Our one big challenge is sleep right now. We've been reminded that sleep is a precious, precious commodity. Parker slept through the night at five WEEKS old. And because God has a delightful sense of humor, Wesley didn't sleep through the night until he was nine MONTHS old and even then it wasn't a feat that was repeated every night. In the last two weeks Davis has been experiencing some sleep disruptions. He wakes up every couple of hours screaming. Usually we can comfort him and he goes back to sleep right away, but sometimes it's a good 30 minutes before he falls back to sleep. About four days into this I was so sleep deprived I didn't realize that I was drinking decaf coffee expecting it to help! Fortunately the disruptions are starting to taper off and Monday night he only woke up once. So what happened? Well from all of our pre-adoption training and talking with other families this seems to be an expression of grief.  The first few days it was happening the only other sign of something off was that he refused to wear any of his new shoes and would only wear the sneakers that he came to us with from China. Davis does so well during the day, that it's easy to forget that he has experienced a lot of losses in the last few months - a foster family that loved him, not to mention the loss of his country and language, as well as familiar food and smells and more. So this is a normal, natural and healthy process but still hard to watch him go through. 
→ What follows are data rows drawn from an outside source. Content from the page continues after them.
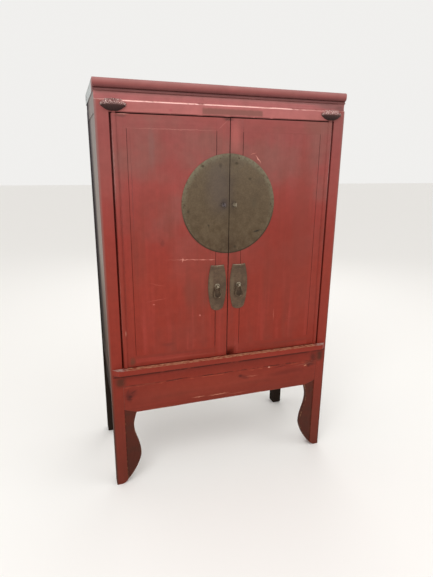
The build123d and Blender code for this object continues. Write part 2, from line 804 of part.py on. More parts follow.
save("top_front_rail", make_top_front_rail())
save("top_rear_rail", make_rear_rail(top_rail_z, top_rear_tenons, [back_panel_tongue, waist_rear_tongue]))
save("sill_rail", make_sill_rail())
save("bottom_rear_rail", make_rear_rail(bottom_rail_z, bottom_rear_tenons, rear_grooves))
save("front_apron", make_apron())
save("back_panel", tongued(back_panel, back_panel_tongue))
save("floor_panel", make_floor())
save("shelf", make_shelf())
save("front_waist", make_waist_front())
save("rear_waist", make_waist_rear())
save("front_cap", make_cap_front())
save("rear_cap", make_cap_rear())
save("top_panel", tongued(top_panel, top_panel_tongue))
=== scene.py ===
# %% [markdown]
# # A red lacquered wedding cabinet
#
# This notebook dresses a tall Chinese wardrobe: a frame of posts and rails, two doors on
# wooden pivots, a round brass lock plate split between them, and brass pulls with rings.
# The joinery is already there as a fixed frame of plain solids, to the millimetre. Here each
# solid gets its finish, and the pieces that the eye rests on are made again as meshes with
# worn edges, carved petals, hammered brass and domed nails.
#
# Everything is in metres, and the cabinet stands in the middle of the floor with +X to the
# viewer's right, +Y to the back and +Z up.

# %% Load the fixed frame
import json
import math

import bmesh
import bpy
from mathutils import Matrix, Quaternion, Vector, noise


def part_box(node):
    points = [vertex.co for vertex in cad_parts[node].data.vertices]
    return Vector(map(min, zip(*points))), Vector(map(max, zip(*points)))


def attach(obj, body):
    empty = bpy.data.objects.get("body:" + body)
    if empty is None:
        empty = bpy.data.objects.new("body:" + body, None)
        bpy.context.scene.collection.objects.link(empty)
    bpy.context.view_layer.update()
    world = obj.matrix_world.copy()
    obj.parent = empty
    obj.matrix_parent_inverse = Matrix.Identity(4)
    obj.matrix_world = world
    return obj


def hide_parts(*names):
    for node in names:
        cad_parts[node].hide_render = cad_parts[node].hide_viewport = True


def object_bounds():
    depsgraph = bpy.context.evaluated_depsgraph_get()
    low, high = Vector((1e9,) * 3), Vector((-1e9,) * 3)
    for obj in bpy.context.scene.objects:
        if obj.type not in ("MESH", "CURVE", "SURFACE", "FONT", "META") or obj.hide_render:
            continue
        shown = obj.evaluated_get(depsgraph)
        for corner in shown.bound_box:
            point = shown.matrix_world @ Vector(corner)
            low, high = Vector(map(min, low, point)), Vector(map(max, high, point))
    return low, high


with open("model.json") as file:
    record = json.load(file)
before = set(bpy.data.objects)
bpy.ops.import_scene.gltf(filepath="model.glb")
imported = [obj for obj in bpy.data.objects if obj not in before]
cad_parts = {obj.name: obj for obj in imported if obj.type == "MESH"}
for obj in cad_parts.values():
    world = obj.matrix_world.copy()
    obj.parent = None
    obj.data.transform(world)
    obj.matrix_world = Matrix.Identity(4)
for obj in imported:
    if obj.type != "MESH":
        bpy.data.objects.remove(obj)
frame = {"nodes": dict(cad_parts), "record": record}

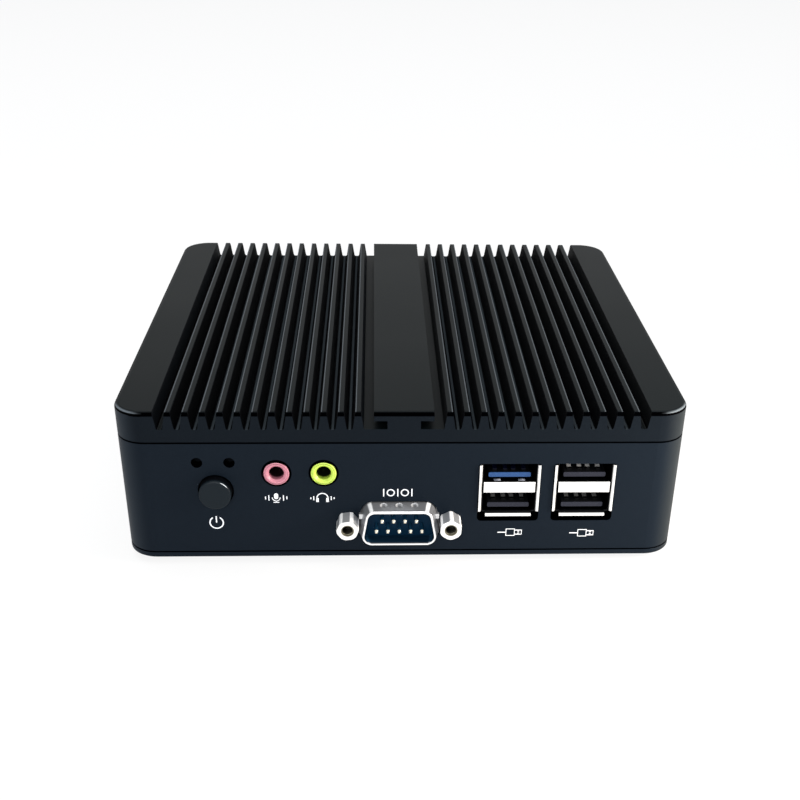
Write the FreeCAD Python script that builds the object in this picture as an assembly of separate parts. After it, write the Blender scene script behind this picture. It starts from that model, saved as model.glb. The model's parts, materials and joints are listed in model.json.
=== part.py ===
import FreeCAD, Part
import math
import os

# Fanless industrial pc: a finned aluminium lid, a four-walled body frame and a bottom cover,
# with the main board hung high so that its connectors reach down from its underside.
# Millimetres. +Z up, X across the front, front panel towards -Y.
# Origin: middle of the footprint, on the surface that the rubber feet stand on.

# ---------------------------------------------------------------- case
case_width = 136.0
case_depth = 128.0
corner_radius = 7.5
wall = 2.5
inner_radius = 5.0
foot_height = 2.0
foot_radius = 6.0
foot_taper = 0.6             # how much smaller a foot is at the floor
foot_edge_round = 0.4
foot_inset = 16.5            # case edge to the middle of a foot
cover_thickness = 1.6
cover_edge_round = 0.4
body_height = 30.0
lid_height = 7.9
seam_chamfer = 0.25          # the two chamfers at a seam make its shadow line

# ---------------------------------------------------------------- lid
lid_edge_round = 1.1
side_band = 9.8              # flat band along each side of the lid
fin_pitch = 4.0
fin_tip = 1.25
fin_valley = 4.4             # depth of the gaps between fins
fin_draft = 9.0              # degrees on each flank
valley_root_radius = 0.5
rail_width = 14.1            # centre rail at its top
rail_neck = 7.8
rail_cap = 2.2               # thickness of the rail's overhanging wings
rail_undercut = 2.1
rail_gap = 3.05              # rail wing to the first fin, at the top
pocket_depth = 1.7           # recess under the lid
pocket_rim = 3.0             # rim left at the front and rear of the recess

# ---------------------------------------------------------------- corner bosses and screws
boss_width = 9.5
boss_length = 17.5
screw_radius = 1.5
screw_clearance = 0.2
thread_gap = 0.02
pan_head_radius = 2.75
pan_head_height = 1.8
flat_head_radius = 2.9
flat_head_height = 1.4
lid_screw_inset = 6.8        # case edge to the lid screw, both ways
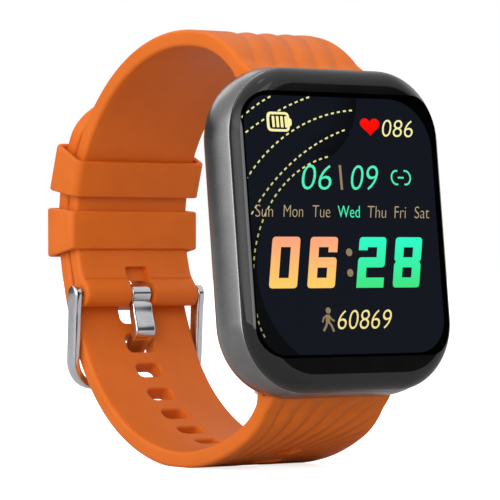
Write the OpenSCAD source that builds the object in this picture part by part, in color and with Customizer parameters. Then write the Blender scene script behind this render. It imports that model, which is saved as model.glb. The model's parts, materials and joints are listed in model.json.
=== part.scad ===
// Rectangular fitness watch on a silicone strap, buckled and standing on the strap's lower curve.
// Millimetres. X runs across the watch, -Y is the side of the glass, +Z is up.

/* [Case] */
// Width of the metal case
case_w = 37.8; // [34:0.2:42]
// Height of the metal case
case_h = 47.5; // [44:0.5:52]
// Depth of the case from the front of the glass to the flat of its back
case_d = 11; // [11:0.2:12]
// Radius of the case's four corners seen from the front
case_corner = 10.7; // [9:0.1:12]
// Radius of the rounded edge round the back of the case
back_edge = 3.5; // [2:0.5:4]
// Depth of the curved edge of the cover glass
glass_edge = 2.7; // [2:0.1:2.7]
// Angle at which the face leans back
lean = 6.57; // [0:0.01:10]

/* [Strap] */
// Width of the strap between the lugs
strap_w = 22; // [20:0.5:22]
// Width of the strap at the buckle
strap_end_w = 21; // [18:0.2:21]
// Thickness of the strap
strap_t = 2.5; // [2:0.1:2.6]
// Gap between the tail and the strap that it lies on
layer_gap = 0.3; // [0.2:0.05:0.5]
// Number of holes in the long strap
hole_count = 12; // [8:1:12]
// Distance from one hole to the next
hole_pitch = 5.05; // [4.8:0.05:5.2]
// Length of each hole across the strap
hole_w = 5; // [4.6:0.1:5.4]
// Length of each hole along the strap
hole_l = 3; // [3:0.1:3.2]

/* [Keepers] */
// Wall thickness of the keepers
keeper_wall = 0.9; // [0.8:0.1:1.2]
// Length of the loose keeper along the strap
loose_l = 6.2; // [5:0.1:6.4]
// Length of the fixed keeper along the strap
fixed_l = 6.4; // [6:0.1:8]

/* [Buckle] */
// Inner width of the buckle frame
buckle_in = 21.8; // [21.8:0.1:22.4]
// Thickness of the buckle's arms across the watch
arm_w = 1.3; // [1.2:0.1:1.6]
// Depth of the buckle's arms
arm_d = 2.2; // [1.8:0.1:2.2]
// Distance from the buckle's bar to the outer edge of its crossbar
buckle_reach = 14.8; // [14:0.1:15]
// Width of the tongue
tongue_w = 3.6; // [3:0.1:4]

/* [Hidden] */

// Smoothness of curves, and of the curves inside a hull
$fn = 48;
hull_fn = 32;
eps = 0.01;

// Colours
orange = [0.88, 0.44, 0.17];
gunmetal = [0.22, 0.23, 0.25];
steel = [0.8, 0.8, 0.82];
black = [0.03, 0.03, 0.035];
board_green = [0.05, 0.3, 0.15];

// The standing watch: distance from the middle of its depth to the face, and height of the face
loop_mid = 29.89;
face_height = 35.2;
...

The medical stuff has calmed down here lately too. All of the urine and stool specimens came back clean, so there are no digestive bugs that we need to worry about. Davis is a tiny but healthy little boy.  That is a tremendous answer to prayer. In Davis' initial referral file he was severely anemic, enough that the doctors in China ordered additional testing to check for a blood disorder called thalassemia. Depending upon the type of thalassemia some children need monitoring and others need regular blood transfusions for the rest of their lives. All of the test results were included in Davis' file but were inconclusive. The international adoption doctor and our pediatrician felt that Davis' anemia was due to being malnourished in the orphanage. But there was still a chance that he could have thalassemia and in conjunction with his cleft lip/palate that would mean there was some kind of syndrome at play and Davis could have other medical issues. We felt certain after we met him that Davis did not have thalassemia and that has been confirmed with all his test results. And not only does Davis NOT have thalassemia, but he is no longer anemic either! We only have to see the pediatrician on the same well visit schedule now as Parker and Wesley, and keep up with the cleft team for monitoring. 

So that's where we find ourselves eight weeks in. Getting to know our son more and more every day and getting used to being a family of five together. It's been quite a wonderful adventure.